Former President Barack Obama visited Houston last night. He spoke at Rice University’s Baker Institute at an event marking the think tank’s 25th anniversary. Joining Obama on stage was former Secretary of State James Baker. Much of the event focused on the importance of bipartisanship and how that had broken down in the years between when Baker came to Washington and when Obama took office. The two agreed that the changing media landscape played a big part.

“In 1981, your news cycle was still governed by the stories that were going to be filed by the AP, Washington Post, maybe New York Times, and the three broadcast stations,” Obama said. Whether people got their news from Walter Cronkite or David Brinkley, they tended to agree on a common set of facts. That set a baseline around which both parties had to adapt and respond to.
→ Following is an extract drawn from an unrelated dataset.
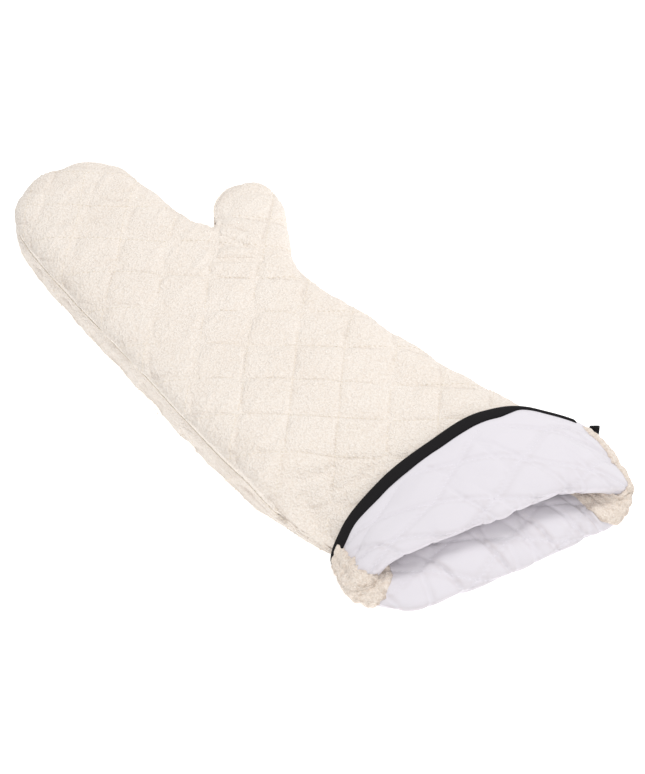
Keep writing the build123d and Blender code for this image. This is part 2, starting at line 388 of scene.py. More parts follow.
def hollows(mesh):
    """How far each point lies below the points round it, in millimetres, softened once."""
    n = len(mesh.vertices)
    p, out = np.empty(3 * n), np.empty(3 * n)
    ends = np.empty(2 * len(mesh.edges), dtype=np.int32)
    mesh.vertices.foreach_get("co", p)
    mesh.vertices.foreach_get("normal", out)
    mesh.edges.foreach_get("vertices", ends)
    p, out, ends = p.reshape(-1, 3) / MM, out.reshape(-1, 3), ends.reshape(-1, 2)
    a, b = np.r_[ends[:, 0], ends[:, 1]], np.r_[ends[:, 1], ends[:, 0]]
    count = np.maximum(np.bincount(a, minlength=n), 1)
    mean = np.stack([np.bincount(a, p[b, k], n) / count for k in range(3)], 1)
    below = np.clip(np.sum((mean - p) * out, axis=1), 0, 1)
    return 0.5 * below + 0.5 * np.bincount(a, below[b], n) / count


def mesh_object(name, points, faces, material):
    """A smooth-shaded mesh object, from millimetres."""
    mesh = bpy.data.meshes.new(name)
    mesh.from_pydata((np.asarray(points) * MM).tolist(), [], [list(map(int, f)) for f in faces])
    mesh.validate()
    mesh.polygons.foreach_set("use_smooth", np.ones(len(mesh.polygons), bool))
    # The hollow depth drives the shade that the finishes paint into the cloth's colour.
    mesh.attributes.new("hollow", "FLOAT", "POINT").data.foreach_set("value", hollows(mesh))
    mesh.materials.append(material)
    obj = bpy.data.objects.new(name, mesh)
    bpy.context.scene.collection.objects.link(obj)
    return obj


print("a slab of 3 by 4 points has", len(slab_faces(3, 4)), "faces")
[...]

“By the time I take office,” Obama said, “what you increasingly have is a media environment in which, if you are a Fox News viewer, you have an entirely different reality than if you are a New York Times reader.”

Obama noted other causes for that division, then he pointed to the costs. He said one of the biggest revelations to him when he took office was the degree to which the U.S. underwrites international order.

“If there’s a problem around the world, people do not call Moscow,” he said. “They do not call Beijing. They call Washington. Even our adversaries expect us to solve problems and expect us to keep things running.”

And here he took a swipe at the current administration. Without naming President Trump, Obama talked about the costs of “dysfunction” in Washington, making it difficult to make decisions, and the undermining of career civil servants particularly in the State Department.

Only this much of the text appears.